Little was first captivated by the game at seventeen, after two teenagers came into the Mexican restaurant her mother managed and challenged the owner to a game. They left with dollar bills shoved into their pockets -- and Little was hooked. Her mom let her play at the restaurant in exchange for vacuuming floors, and she soon befriended the two teenage players, Dave Evans and Kevin Satterfield. Over the next few years, she watched and learned, particularly from Satterfield, who went on to become one of the top-ranked players in the state. The trio played in pool halls up and down the Front Range, searching not for suckers to hustle, but for increasingly skilled players from whom they could learn.

"For us, it was never about hustling," Little says. "It was about mastering the game, the skills, the art of pocketing balls.... It's the hardest game I've ever played. No other game has as many possibilities. I'm constantly learning. You're always thinking three balls ahead."

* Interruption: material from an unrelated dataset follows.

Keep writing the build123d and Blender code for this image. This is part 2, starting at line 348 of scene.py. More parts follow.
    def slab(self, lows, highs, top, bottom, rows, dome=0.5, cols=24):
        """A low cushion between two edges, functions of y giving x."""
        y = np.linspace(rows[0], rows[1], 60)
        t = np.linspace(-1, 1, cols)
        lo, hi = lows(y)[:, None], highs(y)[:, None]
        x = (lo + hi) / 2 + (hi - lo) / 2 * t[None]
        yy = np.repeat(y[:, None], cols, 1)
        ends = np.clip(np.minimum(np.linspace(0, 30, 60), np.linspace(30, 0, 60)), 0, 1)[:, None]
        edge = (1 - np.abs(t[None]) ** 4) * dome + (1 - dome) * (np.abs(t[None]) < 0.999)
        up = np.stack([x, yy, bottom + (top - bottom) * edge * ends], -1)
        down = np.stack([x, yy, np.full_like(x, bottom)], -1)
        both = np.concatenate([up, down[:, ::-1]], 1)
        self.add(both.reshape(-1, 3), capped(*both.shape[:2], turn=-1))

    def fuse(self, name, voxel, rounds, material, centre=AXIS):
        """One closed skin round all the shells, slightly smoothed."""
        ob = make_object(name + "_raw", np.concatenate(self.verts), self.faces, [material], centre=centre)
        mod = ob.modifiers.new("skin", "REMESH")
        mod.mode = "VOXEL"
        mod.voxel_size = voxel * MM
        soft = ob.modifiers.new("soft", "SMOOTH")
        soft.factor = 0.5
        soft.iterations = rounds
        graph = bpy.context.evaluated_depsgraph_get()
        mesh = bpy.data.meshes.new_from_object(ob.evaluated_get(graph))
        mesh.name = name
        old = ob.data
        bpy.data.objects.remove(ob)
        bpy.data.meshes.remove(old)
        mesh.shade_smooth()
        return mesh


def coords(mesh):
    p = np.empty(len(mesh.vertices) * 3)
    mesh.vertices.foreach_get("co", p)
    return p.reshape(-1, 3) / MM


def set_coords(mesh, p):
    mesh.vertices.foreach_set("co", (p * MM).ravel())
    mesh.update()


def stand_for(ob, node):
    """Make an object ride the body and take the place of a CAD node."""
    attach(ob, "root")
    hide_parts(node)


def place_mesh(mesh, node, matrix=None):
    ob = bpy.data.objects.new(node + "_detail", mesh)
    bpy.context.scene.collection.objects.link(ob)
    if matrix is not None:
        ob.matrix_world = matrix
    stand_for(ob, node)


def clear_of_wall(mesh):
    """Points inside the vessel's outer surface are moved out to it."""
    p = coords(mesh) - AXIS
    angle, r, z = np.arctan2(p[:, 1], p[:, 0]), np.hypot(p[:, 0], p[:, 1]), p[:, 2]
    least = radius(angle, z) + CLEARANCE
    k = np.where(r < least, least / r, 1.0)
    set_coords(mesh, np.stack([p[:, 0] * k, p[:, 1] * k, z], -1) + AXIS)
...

After graduating from Boulder High School, she took a brief hiatus from pool and worked work her way through the University of Colorado, where she earned a degree in kinesiology. But as soon as she graduated, Little picked up the cue again. "We'd go to places like Tequila Jack's in Boulder, and my friends would go right to the dance floor," Little says. "I'd head to the pool table, put my fifty cents down and play all night on those fifty cents until my friends, who had been dancing and drinking all night, would tap me on the shoulder and tell me it was time to go. It always felt like I just got there."

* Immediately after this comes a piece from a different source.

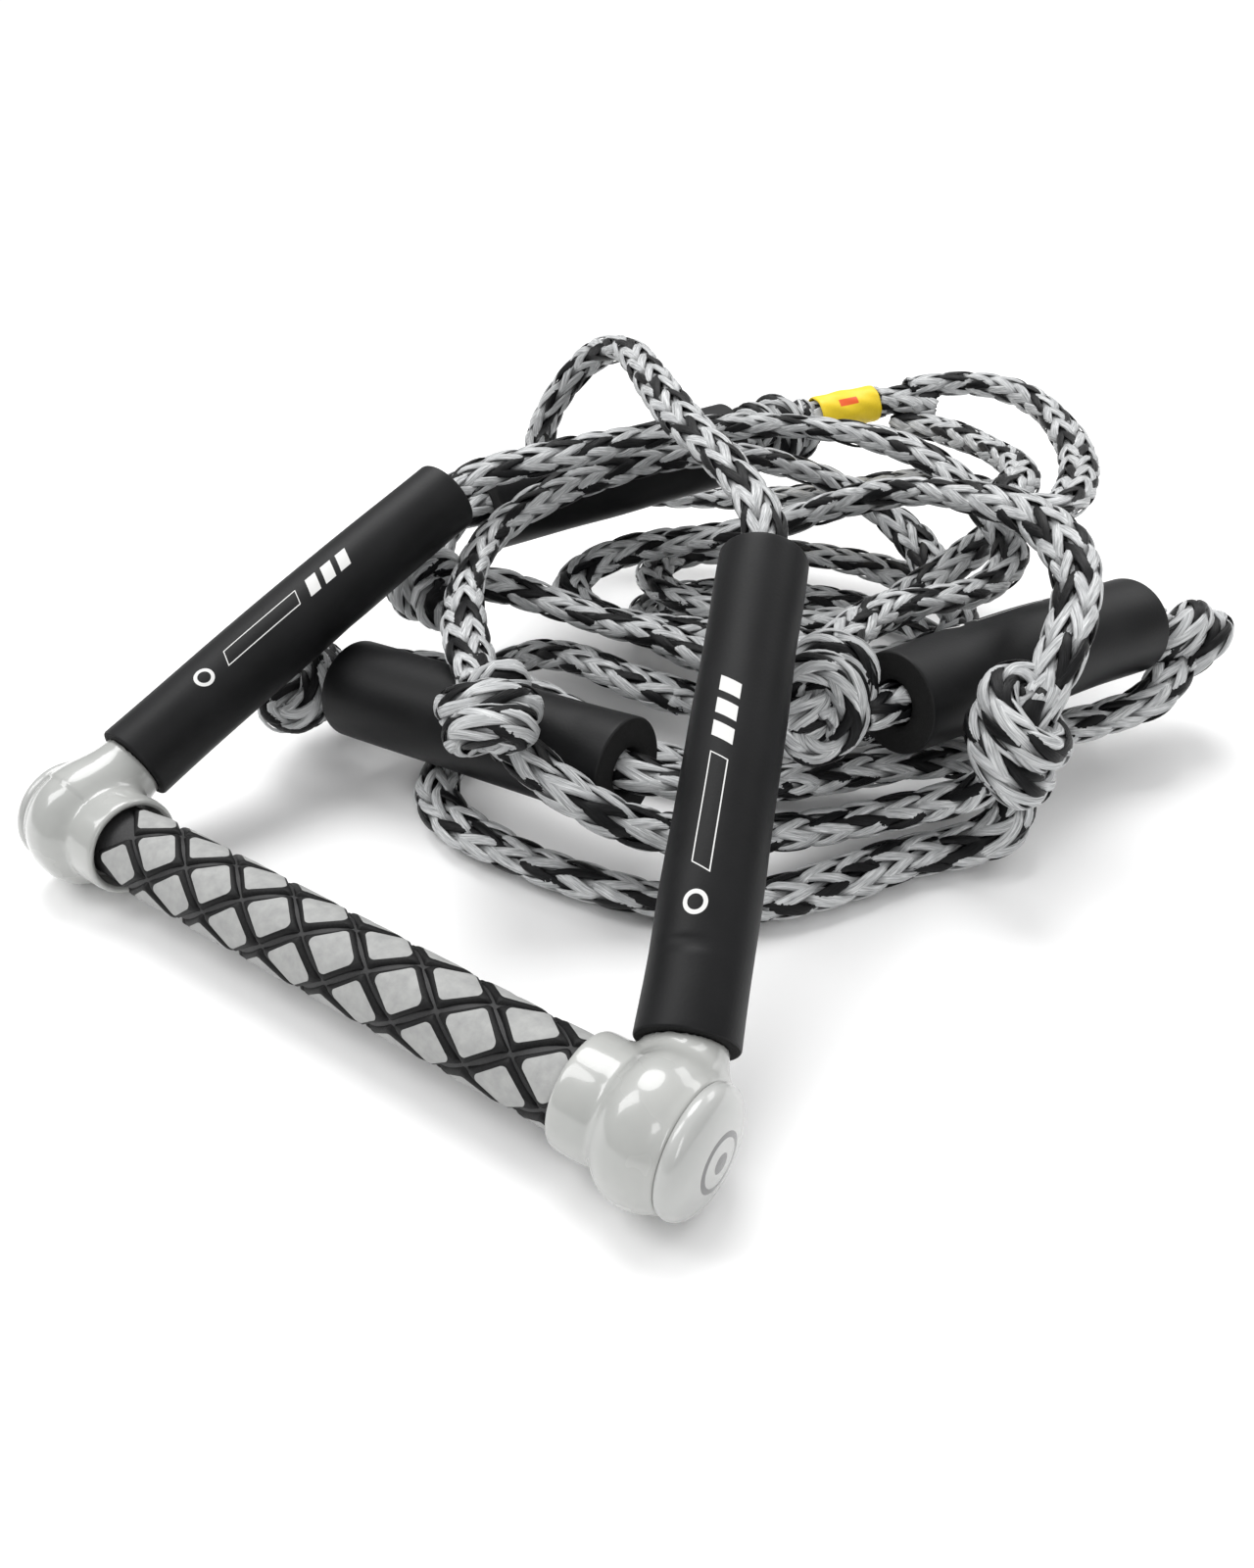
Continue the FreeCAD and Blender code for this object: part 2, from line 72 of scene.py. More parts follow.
LINE_3 = [
    (-0.113, 0.115, 0.0341), (0.023, 0.1168, 0.0421), (0.042, 0.117, 0.0432), (0.058, 0.127, 0.04),
    (0.07, 0.146, 0.035), (0.079, 0.168, 0.029), (0.091, 0.19, 0.028), (0.108, 0.212, 0.028),
    (0.127, 0.222, 0.028), (0.142, 0.216, 0.024), (0.146, 0.202, 0.014), (0.134, 0.19, 0.0086),
    (0.119, 0.172, 0.0086), (0.107, 0.145, 0.0086), (0.088, 0.114, 0.0086), (0.06, 0.097, 0.0086),
    (0.028, 0.09, 0.0086), (-0.005, 0.089, 0.0086), (-0.036, 0.092, 0.0086), (-0.056, 0.106, 0.0086),
    (-0.066, 0.132, 0.0086), (-0.084, 0.158, 0.0086), (-0.098, 0.184, 0.01), (-0.088, 0.206, 0.018),
    (-0.056, 0.204, 0.026), (-0.02, 0.198, 0.026), (0.012, 0.207, 0.022), (0.042, 0.222, 0.016),
    (0.068, 0.24, 0.011), (0.084, 0.275, 0.009), (0.08, 0.318, 0.009), (0.05, 0.352, 0.009),
    (0.005, 0.362, 0.009), (-0.042, 0.348, 0.009), (-0.076, 0.318, 0.01), (-0.078, 0.282, 0.012),
    (-0.05, 0.258, 0.014), (-0.01, 0.254, 0.014), (0.03, 0.266, 0.018), (0.06, 0.286, 0.024),
    (0.076, 0.318, 0.027), (0.062, 0.352, 0.027), (0.024, 0.37, 0.027), (-0.02, 0.37, 0.027),
    (-0.06, 0.35, 0.027), (-0.084, 0.318, 0.028), (-0.076, 0.286, 0.03), (-0.042, 0.268, 0.032),
    (-0.004, 0.27, 0.034), (0.032, 0.282, 0.036), (0.054, 0.306, 0.038), (0.056, 0.336, 0.042),
    (0.036, 0.36, 0.048), (0.006, 0.372, 0.058), (-0.016, 0.366, 0.068), (-0.036, 0.345, 0.08),
    (-0.058, 0.313, 0.09), (-0.071, 0.29, 0.092), (-0.084, 0.262, 0.09), (-0.0945, 0.234, 0.085),
    (-0.102, 0.202, 0.075), (-0.089, 0.17, 0.069), (-0.065, 0.14, 0.068), (-0.038, 0.114, 0.069),
    (-0.016, 0.096, 0.07),
]
# Where along line 3 its front part ends and its rear part starts.
LINE_3_SHARES = (0.3595, 0.786)
LINE_4 = [
    (0.002, 0.086, 0.064), (0.01, 0.086, 0.057), (0.028, 0.085, 0.05), (0.049, 0.096, 0.036),
    (0.066, 0.12, 0.025), (0.084, 0.148, 0.019), (0.104, 0.172, 0.02), (0.122, 0.187, 0.025),
    (0.14, 0.19, 0.037), (0.144, 0.19, 0.05),
]
LINE_5 = [
    (0.1485, 0.196, 0.069), (0.151, 0.208, 0.083), (0.146, 0.236, 0.096), (0.136, 0.256, 0.103),
    (0.116, 0.276, 0.106), (0.092, 0.286, 0.106), (0.06, 0.298, 0.1), (0.036, 0.302, 0.092),
    (0.014, 0.3, 0.082), (-0.01, 0.288, 0.07), (-0.045, 0.284, 0.058), (-0.08, 0.284, 0.046),
    (-0.098, 0.266, 0.038), (-0.092, 0.24, 0.034), (-0.06, 0.23, 0.032), (-0.02, 0.236, 0.034),
    (0.02, 0.254, 0.038), (0.052, 0.25, 0.038), (0.064, 0.226, 0.04), (0.044, 0.208, 0.041),
    (0.008, 0.21, 0.042), (-0.02, 0.216, 0.042), (-0.045, 0.213, 0.042), (-0.077, 0.209, 0.046),
    (-0.103, 0.2, 0.052), (-0.113, 0.191, 0.0515),
]
LINE_6 = [
    (-0.128, 0.188, 0.056), (-0.1378, 0.2063, 0.0712), (-0.1288, 0.2262, 0.0725),
    (-0.062, 0.3742, 0.0823),
]
LINE_7 = [(-0.05, 0.382, 0.09), (-0.0355, 0.4005, 0.0925), (-0.021, 0.419, 0.095)]
EYE = [
    (-0.012, 0.431, 0.1), (0.003, 0.444, 0.103), (0.028, 0.448, 0.105), (0.056, 0.436, 0.104),
    (0.082, 0.408, 0.099), (0.099, 0.376, 0.097), (0.109, 0.34, 0.097), (0.112, 0.312, 0.098),
    (0.0995, 0.3045, 0.099), (0.087, 0.312, 0.0985), (0.086, 0.338, 0.097), (0.076, 0.364, 0.094),
    (0.056, 0.388, 0.091), (0.03, 0.41, 0.088), (0.006, 0.422, 0.086), (-0.012, 0.424, 0.086),
]
# The eye's throat, which the CAD source makes as one round piece.
SPLICE = [
    (-0.0225, 0.4172, 0.0948), (-0.014, 0.4268, 0.0950), (-0.006, 0.4335, 0.0950), (0.002, 0.4372, 0.0948),
]

AXIS_HEIGHT = 0.0225
BALL_X = 0.125

# A float's foam: where it starts from the point on its axis, its length, its outer radius and its bore's.
BRIDLE_FOAM = (-0.003, 0.174, 0.0155, 0.00775)
LINE_FOAM = (-0.068, 0.136, 0.020, 0.0092)
# Each float: a point on its axis, the axis's direction, and the foam's measures.
FLOATS = {
    "bridle_float_left": (LEFT_OUTLET, LEFT_AIM, BRIDLE_FOAM),
    "bridle_float_right": (RIGHT_OUTLET, RIGHT_AIM, BRIDLE_FOAM),
    "line_float_1": ((0.124, 0.2525, 0.057), (0.048, 0.131, -0.006), LINE_FOAM),
    "line_float_2": ((-0.0355, 0.116, 0.03865), (0.155, 0.002, 0.0091), LINE_FOAM),
    "line_float_3": ((-0.0999, 0.29025, 0.07675), (0.0758, 0.1679, 0.0111), LINE_FOAM),
}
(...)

By 1997, she'd made the pro tour, and she's continued to rack up titles ever since. But the enterprising Little has several other projects launching her on various trajectories. She has a patent pending on Viperstats, a statistical value system for pool that she says ESPN is interested in, and she's writing a booklet with a mathematician from Metro State designed to teach kids geometry, physics and calculus through hands-on pool playing. She has her own line of pool cues that she designed with her sponsor, Jacoby Custom Cues; inlaid with mother of pearl, lapis and ebony, they cost up to $1,500. And she has raised tens of thousands of dollars for a number of charities, particularly those that fight cystic fibrosis and help fund junior pool players.

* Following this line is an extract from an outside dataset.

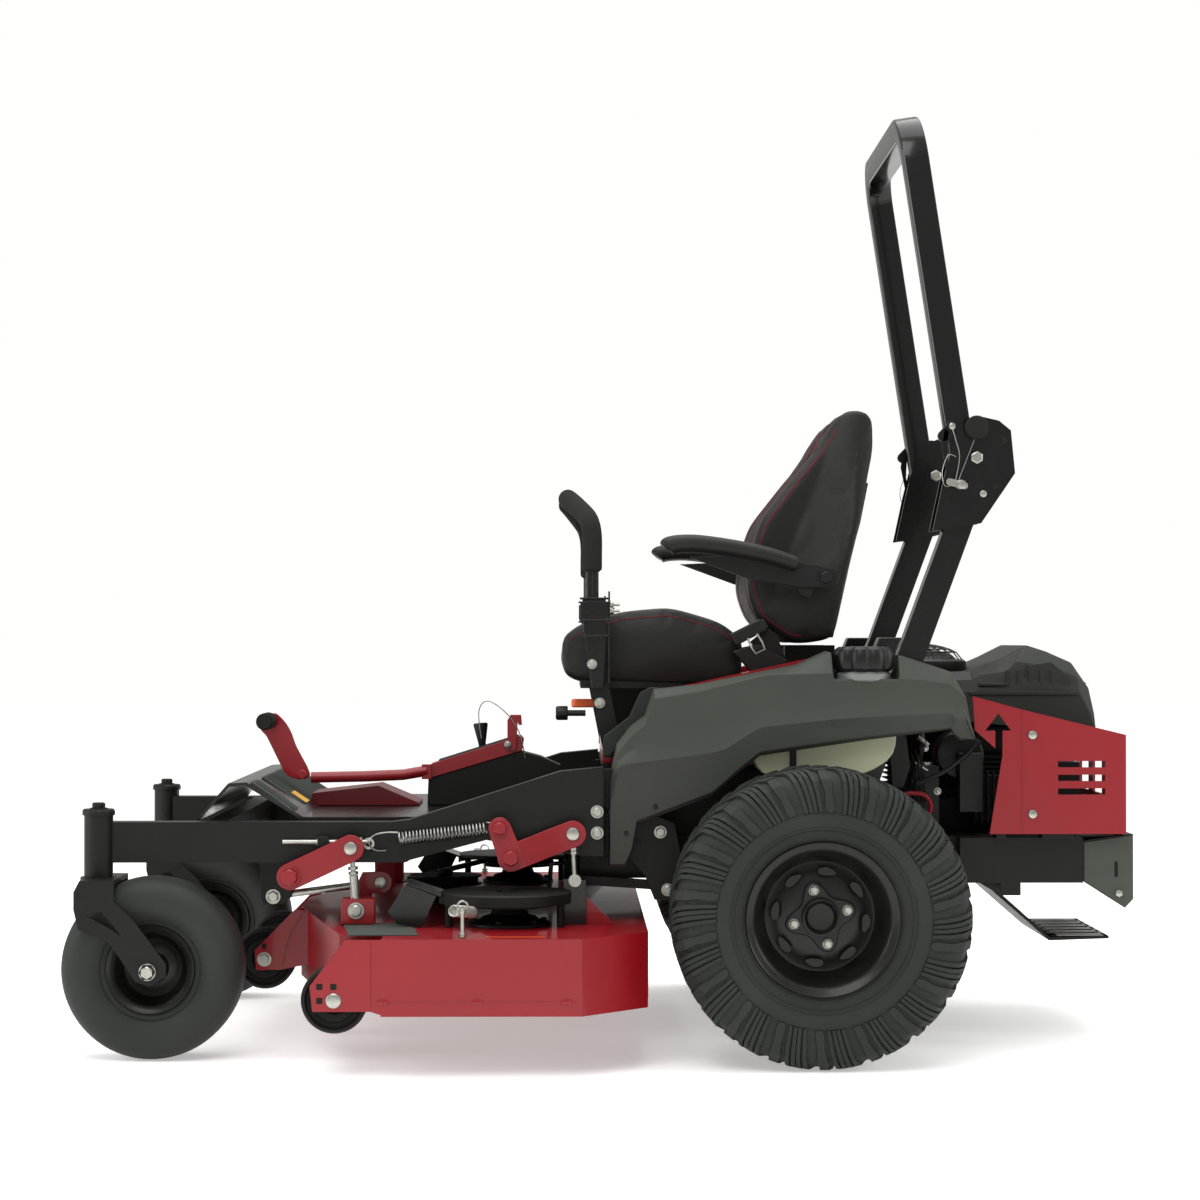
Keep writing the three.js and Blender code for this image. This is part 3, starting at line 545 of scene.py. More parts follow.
# ---- chassis ----
def chassis():
    dress("main_frame", FRAME_BLACK, 3)
    dress("rops_base", GLOSS_BLACK, 3)
    dress("floor_pan", GLOSS_BLACK, 1)
    dress("seat_base", RED, 2)
    for name, side in SIDES:
        dress(f"transaxle_{name}", CASTING, 3)
        bolts = Form(side)
        for spot in ((410, 485.2, 461), (410, 485.2, 421), (289, 426.2, 419), (275, 426.2, 309)):
            bolts.bolt(spot, 19)
        bolts.piece(f"frame_bolts_{name}", ZINC, bevel=0.6)
        bracket = Form(side).prism([(396, 377), (396, 452), (300, 452), (262, 436), (250, 380), (255, 290),
                                    (300, 290), (318, 335), (345, 366)], 418, 426)
        bracket.prism([(445, 318), (445, 336), (300, 326), (300, 308)], 398, 410)
        for x in (330, 345):
            bracket.prism(capsule((x, 400), (x, 401), 4), 426, 428)
        bracket.piece(f"brake_bracket_{name}", FRAME_BLACK, bevel=1.5)
        gusset = Form(side).prism([(398, 470), (398, 540), (350, 544), (350, 430)], 436, 444)
        gusset.piece(f"frame_gusset_{name}", FRAME_BLACK, bevel=1.5)
    covers = Form().box((120, 390), (-250, 250), (600.4, 612))
    for x in (-60, 90, 240):
        covers.box((x, x + 34), (-308, 308), (530, 537))
    covers.piece("seat_mount", FRAME_BLACK, bevel=2)


def footrest():
    """Tread pads on the sloping footrest and a caution patch."""
    low, high = Vector((985, 0, 452.5)), Vector((1072, 0, 511))
    slope = (high - low).normalized()
    rise = Vector((-slope.z, 0, slope.x))

    def patch(form, bottom, top, corners):
        """A thin block on the slope, its corners given as (share of the way up, y)."""
        form.skin([[low.lerp(high, t) + rise * lift + Vector((0, y, 0)) for t, y in corners]
                   for lift in (bottom, top)])

    pads = Form()
    for near, far in ((405, 300), (190, -400)):
        patch(pads, 0, 4, ((0, near), (1, near), (1, far), (0, far)))
        for y in range(near - 12, far + 24, -24):
            patch(pads, 3.5, 7, ((0.05, y), (0.95, y - 20), (0.95, y - 29), (0.05, y - 9)))
    pads.piece("tread_pads", GRIP_PAD, bevel=0.8)
    label = Form()
    patch(label, 7, 7.6, ((0.05, 165), (0.4, 165), (0.4, 90), (0.05, 90)))
    label.piece("caution_patch", YELLOW)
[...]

Cobbling together a living from pool-related projects demands the same focus and drive as improving play. After all, despite the WPBA's having been around since 1976, last year's top-grossing male pool player pulled in $124,150, while the top woman received just $83,300.

"I'm hyper, I talk a lot, and that's the way I would play pool, too," Little says. "I've had to learn to really slow everything down and be able to focus on one thing at a time. I have a lot going on. Maybe too much. Sometimes it really gets to me. But when that happens, pool is my sanctuary. I turn the phone off and go practice. It takes so much concentration, you just can't think of anything else. Nothing can bother me. I go pocket balls."

Which is what she does, late into the night, often at Shakespeare's Pub & Billiard Room.

As she walks into the cloud of smoke hovering over the green felt tables, the Bard stares down at her from his perch on the wall. A sign above the front door proclaims "'Let us to billiards!' -- Act II, Scene V, Antony and Cleopatra."

Tonight, The Viper is casual. She wears Nikes and Levi's. Sneakers are not permitted on the WPBA tour. Players must wear dress flats, a requirement that does not thrill The Viper's physician, who treats her various pool-related injuries, including three stress fractures on her left foot.

"I've got a bone spur on my right shoulder from swinging back 50,000 times and breaking balls. Then there's the lower back pain from leaning over," she says. "People get pinched nerves and carpal tunnel -- it's brutal. Before a tournament, I can practice eight hours a day. Physically, it takes a toll."

But the true challenge, she says, is not physical.

"I can make any shot on the table. All pros can," she says. "The real challenge is mental. It becomes about elevating pressure to see who buckles first. My ultimate goal is to break my opponent down mentally."

With that, The Viper smiles and prepares to strike.